In September 2020, Piedmont signed a sales agreement with Tesla to supply high-purity lithium ore for up to ten years, specifically to supply "spodumene concentrate ('SC6') from Piedmont's North Carolina deposit to Tesla."

As of early 2021, Piedmont was exploring by drilling many sample cores across 2300 acre of land it owns or has mineral rights to in Gaston County that surface prospecting had previously shown to contain substantial hard rock mineral deposits in the surface rock.

With substantial demand growth for lithium occurring in the 2020s, lithium mining and production companies are growing and some are experiencing marked increases in market valuation. The stock prices of Piedmont Lithium, as well as Lithium Americas and MP Materials, increased substantially in early 2021 as a result of the increased importance of lithium to the global economy.

In March 2021, Piedmont Lithium Ltd proposed a "re-domiciliation from Australia to the United States" under which a newly formed US corporation, Piedmont Lithium Inc, would acquire the Australian Company, if approved by the shareholders of Piedmont Lithium Ltd. Shareholders approved the proposal on April 29, 2021. and the company became redomiciled as a US corporation on May 17, 2021.
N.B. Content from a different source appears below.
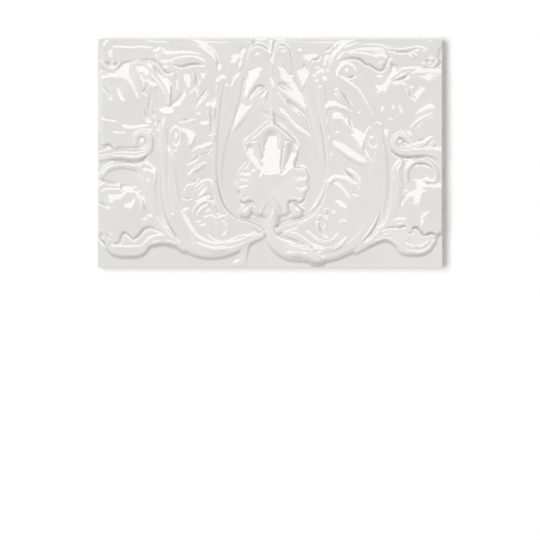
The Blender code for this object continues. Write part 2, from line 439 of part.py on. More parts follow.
def inner_leaf_left(r):
    """The acanthus that curls inside the left scroll."""
    r.pad([(-70, 18), (-62, 28), (-50, 38), (-42, 48), (-38, 60), (-33, 58), (-33, 30), (-34.5, 15),
           (-35.6, 4), (-36, -8), (-36, -20), (-35, -28), (-30, -38), (-22, -45), (-8, -53), (-20, -62),
           (-35, -63), (-50, -58), (-60, -44), (-64, -26), (-68, -8), (-70, 4)],
          [(-60, 20, 2.6), (-42, 34, 2.4), (-38, 50, 2.3), (-40, 10, 1.9), (-40, -4, 1.9), (-44, -14, 2.1),
           (-45, -30, 2.3), (-40, -42, 2.4), (-24, -50, 2.6), (-45, -50, 3.2), (-56, -20, 3.0),
           (-60, 0, 2.8), (-50, 0, 2.1), (-50, 12, 2.0)], edge=1.0)
    r.ridge([(-62, 17.6, 0.9, 3.6), (-59.4, 14.6, 1.0, 3.8), (-58.6, 10.4, 1.0, 3.8), (-60, 6.4, 1.0, 3.7),
             (-62, 4.4, 1.0, 3.6), (-64.6, 7, 0.9, 3.6), (-65.4, 11, 0.9, 3.6), (-64.6, 15, 0.9, 3.6),
             (-62.4, 17.8, 0.8, 3.6)])
    r.ridge([(-62, 14.4, 1.3, 3.5), (-61.8, 8, 1.3, 3.5)])
    r.ridge([(-62.5, 1.4, 0.8, 3.2), (-62.5, 1.0, 0.8, 3.2)])
    r.pad([(-58.6, 17.8), (-54.6, 18), (-51, 16), (-49, 12), (-49.4, 8), (-51.6, 4.4), (-55, 4.4),
           (-53.4, 8), (-54.6, 11.6), (-57, 14.4)],
          [(-56, 17, 1.6), (-50.6, 13, 2.2), (-51.4, 6, 4.0), (-55, 12, 3.4), (-54.4, 5.4, 4.0)], edge=0.9)
    r.pad([(-46.6, 22.6), (-40, 22.8), (-40, 18.6), (-45.6, 17.6)],
          [(-45, 22, 1.8), (-41, 22, 1.8), (-45, 18.4, 3.0), (-41, 18.8, 3.0)], edge=0.6)
    r.pad([(-37.6, 40), (-41.6, 34), (-43.2, 30), (-40.6, 27.4), (-37.4, 22), (-35.6, 28)],
          [(-39, 37, 2.0), (-42, 31, 2.4), (-37, 25, 3.8), (-37, 34, 3.2)], edge=0.8)
    r.groove([(-38.8, 33, 0.5, 0.5), (-38.8, 24, 0.7, 1.2), (-38.6, 14, 0.5, 0.8)])
    r.ridge([(-51, 21.6, 1.1, 3.6), (-50.8, 21.4, 1.1, 3.6)])
    lobes = ([(-57.4, -13.4, 0.8, 3.2), (-55.4, -7, 1.8, 3.8), (-52, -1.4, 2.0, 4.2),
              (-47.6, 2.8, 1.9, 4.4), (-43, 4.6, 1.5, 4.2), (-38.6, 5.6, 0.8, 3.6)],
             [(-54.6, -15, 0.8, 3.0), (-50.6, -11.4, 1.5, 3.6), (-46.6, -9, 1.6, 3.8),
              (-43.6, -7, 1.2, 3.4)], [(-46.6, -2, 0.7, 2.8), (-42.6, -0.6, 1.3, 3.4), (-39, 2, 1.0, 3.4)],
             [(-57.4, -26, 0.9, 3.4), (-54.4, -21.8, 1.2, 3.8), (-50.4, -20.2, 1.0, 3.6)],
             [(-51.6, -27.6, 0.8, 3.4), (-48.6, -22.4, 1.2, 4.0), (-43, -18.4, 1.3, 4.2),
              (-38.6, -19, 1.2, 4.0), (-36.8, -24, 1.0, 3.6)],
             [(-47.6, -29, 1.2, 3.2), (-44, -25.6, 1.6, 3.8), (-42, -21.6, 1.3, 3.8)],
             [(-49, -33, 0.9, 3.4), (-44, -30, 1.1, 3.6), (-38.6, -29, 1.0, 3.4)],
             [(-50.4, -44, 1.2, 3.6), (-50, -38, 1.2, 3.8), (-47, -33.6, 1.2, 3.8),
              (-41.6, -31.4, 1.2, 3.6), (-37.2, -34, 1.0, 3.4), (-36, -39, 0.9, 3.2)],
             [(-47, -45.6, 1.9, 4.0), (-46.6, -47.6, 1.9, 4.0)],
             [(-57.4, -36.6, 1.6, 4.6), (-57, -37.4, 1.6, 4.6)],
             [(-41.6, -36.6, 1.4, 3.2), (-40, -41, 1.4, 3.2), (-43.6, -42.6, 1.0, 3.0)],
             [(-37.4, -42, 0.9, 3.2), (-35.6, -48, 1.0, 3.2), (-36.6, -53, 0.8, 3.2)],
             [(-33.6, -43, 0.9, 3.4), (-30.4, -41.6, 0.9, 3.6), (-28.6, -43.6, 0.8, 3.6)],
             [(-30.6, -45, 0.8, 3.4), (-29, -49, 0.9, 3.6), (-28.8, -53, 1.0, 3.6),
              (-31.6, -54.6, 0.8, 3.4)])
    for lobe in lobes:
        r.ridge(lobe, blend=0.3)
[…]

The North Carolina state mining permit for the $1 billion Carolina Lithium project and its 500-foot deep mine was issued on 15 April 2024. This mining venture, promising $3.9 billion in cumulative economic output, is nearing its final stages of preparation. A US$1 million reclamation bond will need to be posted before site work can begin, and a local zoning variance will need to be issued.

=== Legal Proceedings ===
The money garnered from the Quebec mine will be going towards Piedmont's projects in Gaston County, North Carolina and Tennessee. These projects will cost the company $1.8 billion and $800 million respectively. In the Fall of 2023, Phillips said that “[Piedmont Lithium] decided not to accept a $141.7 million federal Department of Energy (DOE) grant to help pay for the Tennessee plant”. The company declined the loan because they say they need more money for the Tennessee plant. Instead, Piedmont is trying to obtain a DOE Advanced Technology Vehicle Manufacturing Loan which will give the company more money.

This mine would significantly increase Piedmont Lithium's stock which will “keep investors happy”. Piedmont's strategy is to meet the lithium mining demands of the US market and provide lithium to “automobile and battery makers” such as Tesla. The market for electric vehicles and batteries has been expanding and Piedmont plans to “ramp up production to fill that demand”.